WHAT IS NEEDED: Which lines below fall between the one containing "Turn this picture" and the one containing "const backHeight = 989;"? Repeat them exactly, counting both of those lines, and add nothing else.

(Dataset items)

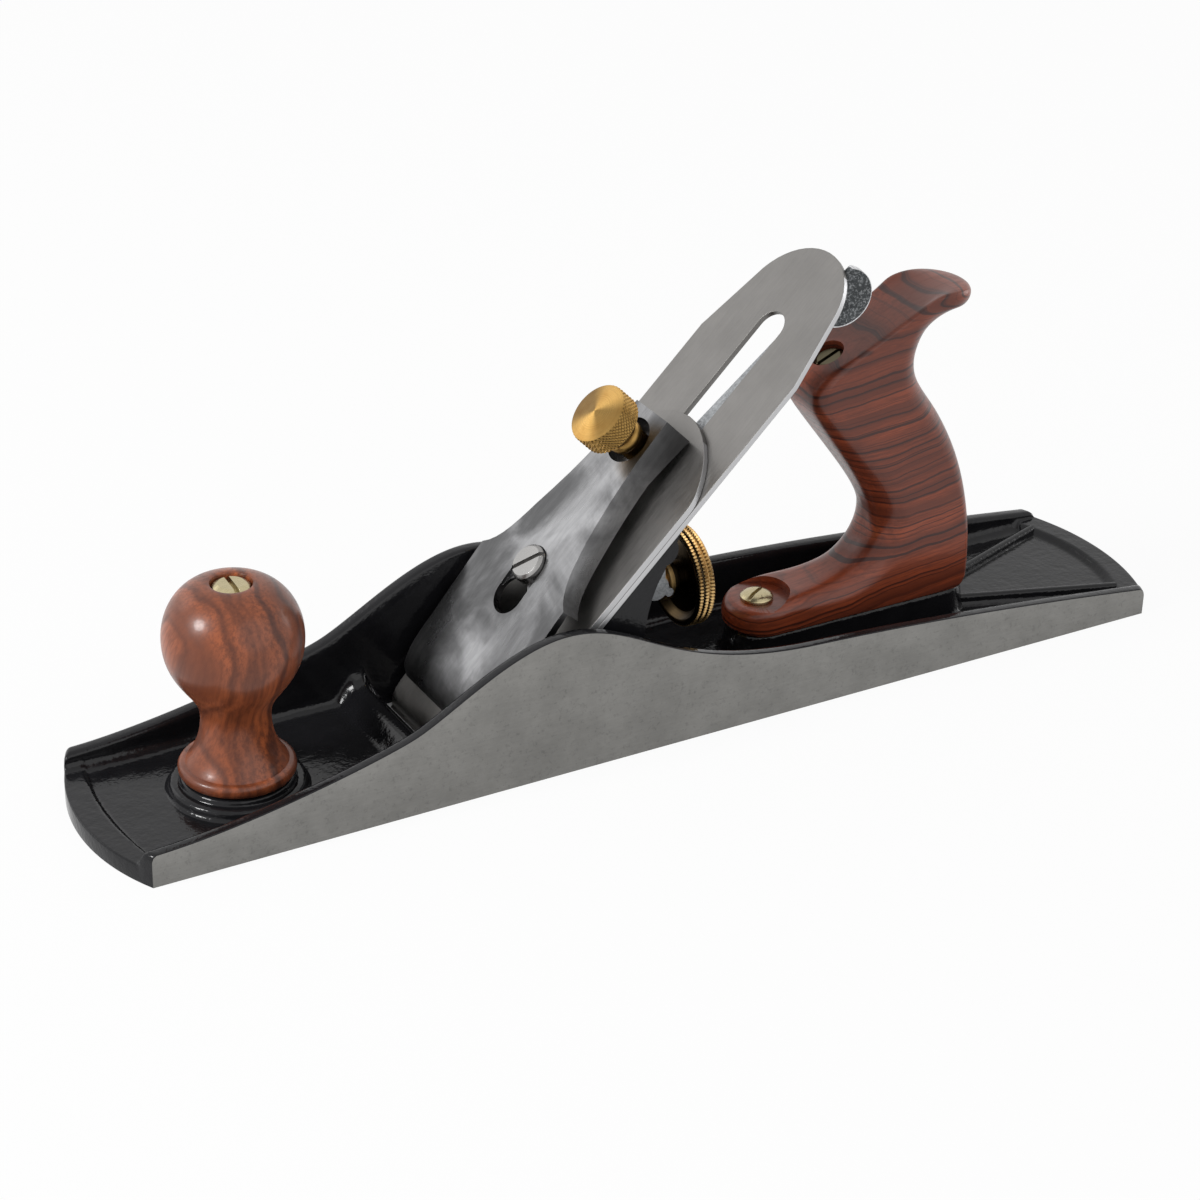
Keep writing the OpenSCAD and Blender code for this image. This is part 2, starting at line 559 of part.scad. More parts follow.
module lever_cap() color(bright) on_bed() difference() {
    intersection() {
        lever_prism(0);
        from_side(iron_w) polygon(concat(lever_top(0), [[lever_top_s, 3.2], [100, 6], [57, 6.4],
            [shoulder_s, lever_cap_h - 3.2], [44, lever_cap_h - 5], [28, 7.6], [22, 6.2],
            [16, lever_tip_n], [lever_tip_s, lever_tip_n]]));
    }
    intersection() {
        lever_prism(2.6);
        from_side(iron_w) polygon([[shoulder_s, -1], [shoulder_s, seat_n - 1.6],
            [94, seat_n - 1.6], [94, -1]]);
    }
    translate([keyhole_s, 0, 0]) cylinder(d = keyhole_d, h = 40);
    obround(keyhole_s, lever_screw_s, lever_screw_d + 0.6, 0, 40);
    obround(keyhole_s, lever_screw_s, keyhole_d, screw_seat_n, 40);
    translate([clamp_s, 0, 0]) cylinder(d = clamp_thread_d + 2 * run_gap, h = 40);
    translate([clamp_s, 0, seat_n]) cylinder(d = 15, h = 40);
}
lever_screw_d = 6;
module lever_cap_screw() color(bright) on_bed() translate([lever_screw_s, 0, 0]) difference() {
    union() {
        translate([0, 0, bed_n - bed_t]) cylinder(d = lever_screw_d, h = screw_seat_n - bed_n + bed_t + 1);
        translate([0, 0, screw_seat_n + face_gap]) cylinder(d = cap_screw_head_d, h = 3.1);
        translate([0, 0, screw_seat_n + face_gap + 3.1])
            cylinder(d1 = cap_screw_head_d, d2 = cap_screw_head_d - 1.8, h = 0.8);
    }
    rotate([0, 0, -35]) translate([-7, -0.7, screw_seat_n + 2.3]) cube([14, 1.4, 3]);
}
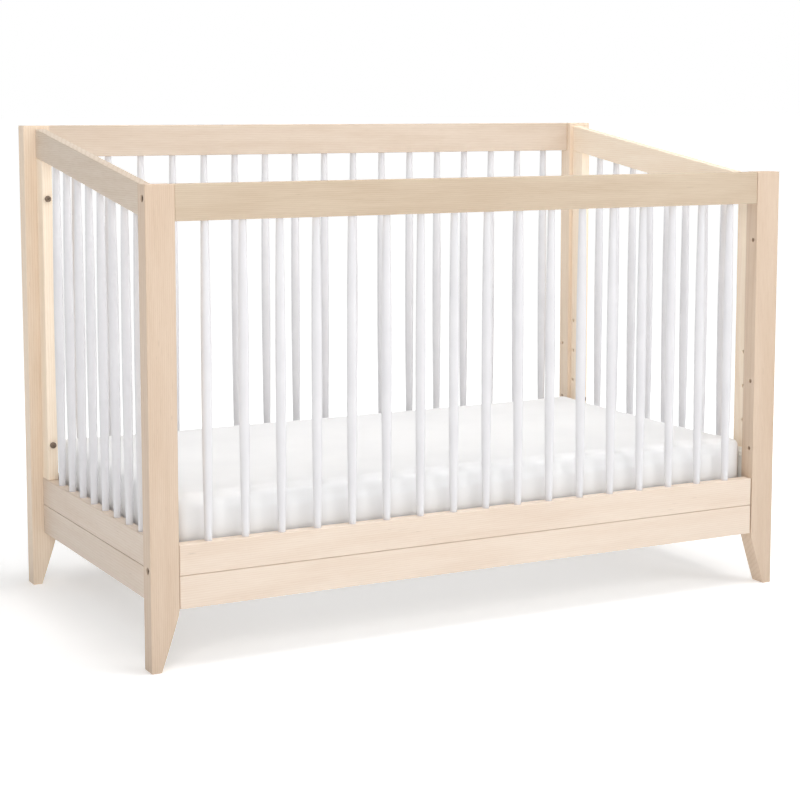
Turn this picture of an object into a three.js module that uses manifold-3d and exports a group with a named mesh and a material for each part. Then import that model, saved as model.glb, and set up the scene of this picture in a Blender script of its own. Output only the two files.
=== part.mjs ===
// A full-size baby crib: four legs, slatted long sides and sloping ends, a steel
// mattress support that can be bolted at four heights, and a mattress.
// Millimetres, +Z up. X runs along the crib, +Y towards its taller back.
// The origin is on the floor, under the middle of the crib.
import * as THREE from 'three';
import { mergeVertices } from 'three/addons/utils/BufferGeometryUtils.js';
import Module from 'manifold-3d';

const wasm = await Module();
wasm.setup();

// ---------- driving dimensions ----------
const clearance = 0.3;            // between pieces that touch
const overallLength = 1425;
const overallDepth = 763;
const frontHeight = 892;
const backHeight = 989;

const legWidth = 57;              // along X
const legThickness = 37;          // along Y
const footWidth = 20;             // what is left of the width at the sole

const footSweep = 1.08;           // 1 is a straight taper, more is a fuller one

const longRailThickness = 24.5;
const longRailSetback = 1.5;      // behind the leg's outer face
const longTopRailHeight = 67;
const lowerRailHeight = 58;
const lowerRailBottom = 176.5;
const apronBottom = 114;
const seam = 0.5;                 // between the apron and the lower rail

const endRailThickness = 22;
const endRailSetback = 25.5;      // behind the leg's outer side
const endTopRailHeight = 60;
const endRailDropAtFront = 11;    // end rail's top below the front leg's top
const endRailDropAtBack = 7;      // end rail's top below the back leg's top
const stileWidth = 41;

const spindleMaxPitch = 75;       // the row takes as many spindles as this needs
const longSpindleEdge = 62.3;     // from the last spindle's axis to the leg
const endSpindleEdge = 62;        // from the last spindle's axis to the stile
const spindleEndRadius = 7;
const spindleMiddleRadius = 10.2;
const spindleSides = 8;
const stripWidth = 11;            // tenon strip that ties a row of spindles
const stripDepth = 5;             // how far the strip is let into its rail
const stripProud = 0.5;           // how far it stands out of the rail to meet the spindles

const shankRadius = 3;
const headRadius = 6.5;
const headHeight = 5;
const socketWidth = 5;
const socketDepth = 3;
const bracketHeadHeight = 2.2;    // flat button heads beside the mattress
const bracketSocketDepth = 1.3;
const counterboreDepth = 7;
const sideBoltLength = 98;
const sideBoltBelowTop = 25;      // below the top rail's top edge
const sideBoltAboveBottom = 13.5; // above the lower rail's bottom edge
const frontStileBoltHeight = 298;
const backStileBoltHeight = 311;
const stileBoltBelowTop = 80;     // below the stile's top
const nutRadius = 4.2;
const nutLength = 18;
const nutDepth = 24;              // from the leg's face that meets the stile
const spareHoleHeight = 444;
const spareHoleDepth = 20;

const levelCount = 4;
const lowestLevel = 281;          // height of the lowest bracket hole
const levelPitch = 74;
const levelHoleRadius = 4;
const levelHoleDepth = 12;
const levelHoleFromLeg = 10.5;

const mattressGap = 6;            // round the mattress, inside the crib
const mattressThickness = 127;
const mattressBottom = 190;
const mattressCornerRadius = 20;
const mattressEdgeRadius = 14;

const supportInset = 17;          // support frame inside the end panels
const supportSideInset = 15.5;    // support frame inside the long panels
const supportFlange = 20;
const supportHeight = 20;
const supportThickness = 2.5;
const deckThickness = 5;
const deckRodWidth = 6;
const deckCrossPitch = 129;       // the deck takes as many rods as these need
const deckLongPitch = 340;
const bracketThickness = 1.8;
const bracketWidth = 20;
const bracketTab = 40;
const bracketAboveBolt = 14;
const slidingGap = 0.6;           // between a bracket and the stile it slides on

// ---------- derived places ----------
const halfLength = overallLength / 2;
const halfDepth = overallDepth / 2;
const legInnerX = halfLength - legWidth;
const legInnerY = halfDepth - legThickness;
const longAxisY = halfDepth - longRailSetback - longRailThickness / 2;
const longInnerY = halfDepth - longRailSetback - longRailThickness;
const endOuterX = halfLength - endRailSetback;
const endInnerX = endOuterX - endRailThickness;
const endAxisX = endOuterX - endRailThickness / 2;
const lowerRailTop = lowerRailBottom + lowerRailHeight;
const railEndX = legInnerX - clearance;
const railEndY = legInnerY - clearance;
const stileInnerY = railEndY - stileWidth;
const endFrontTop = frontHeight - endRailDropAtFront;
const endBackTop = backHeight - endRailDropAtBack;
const slope = (endBackTop - endFrontTop) / (2 * legInnerY);
const endTopAt = (y) => endFrontTop + slope * (y + legInnerY);
const endUnderAt = (y) => endTopAt(y) - endTopRailHeight;
const stileBoltLow = (sy) => sy < 0 ? frontStileBoltHeight : backStileBoltHeight;
const stileBoltHigh = (sy) => endUnderAt(sy * stileInnerY) - stileBoltBelowTop;
const levels = Array.from({ length: levelCount }, (_, i) => lowestLevel + i * levelPitch);
const deckTop = mattressBottom - clearance;
const supportTop = deckTop - deckThickness - clearance;
const supportHalfX = endInnerX - supportInset;
const supportHalfY = longInnerY - supportSideInset;

// ---------- materials ----------
const paint = (color, roughness, metalness = 0) => () =>
  new THREE.MeshStandardMaterial({ color, roughness, metalness });
const legWood = paint(0xe6cdb4, 0.6);
const railWood = paint(0xdfcab2, 0.6);
const palePaint = paint(0xf4f3f0, 0.4);
const bronze = paint(0x4a4038, 0.45, 0.8);
const steel = paint(0xd8d9da, 0.45, 0.6);
const cotton = paint(0xf6f5f2, 0.9);

// ---------- shapes ----------
function box(x0, x1, y0, y1, z0, z1) {
  const g = new THREE.BoxGeometry(Math.abs(x1 - x0), Math.abs(y1 - y0), Math.abs(z1 - z0));
  return g.translate((x0 + x1) / 2, (y0 + y1) / 2, (z0 + z1) / 2);
}

// A rod between two values of one axis; the other two centre values follow in X, Y, Z order.
function rod(axis, from, to, u, v, radius, sides = 8) {
  const g = new THREE.CylinderGeometry(radius, radius, Math.abs(to - from), sides);
  const middle = (from + to) / 2;
  if (axis === 'x') {
    return g.rotateZ(Math.PI / 2).translate(middle, u, v);
  }
  if (axis === 'y') {
    return g.translate(u, middle, v);
  }
  return g.rotateX(Math.PI / 2).translate(u, v, middle);
}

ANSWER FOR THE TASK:
Turn this picture of an object into a three.js module that uses manifold-3d and exports a group with a named mesh and a material for each part. Then import that model, saved as model.glb, and set up the scene of this picture in a Blender script of its own. Output only the two files.
=== part.mjs ===
// A full-size baby crib: four legs, slatted long sides and sloping ends, a steel
// mattress support that can be bolted at four heights, and a mattress.
// Millimetres, +Z up. X runs along the crib, +Y towards its taller back.
// The origin is on the floor, under the middle of the crib.
import * as THREE from 'three';
import { mergeVertices } from 'three/addons/utils/BufferGeometryUtils.js';
import Module from 'manifold-3d';

const wasm = await Module();
wasm.setup();

// ---------- driving dimensions ----------
const clearance = 0.3;            // between pieces that touch
const overallLength = 1425;
const overallDepth = 763;
const frontHeight = 892;
const backHeight = 989;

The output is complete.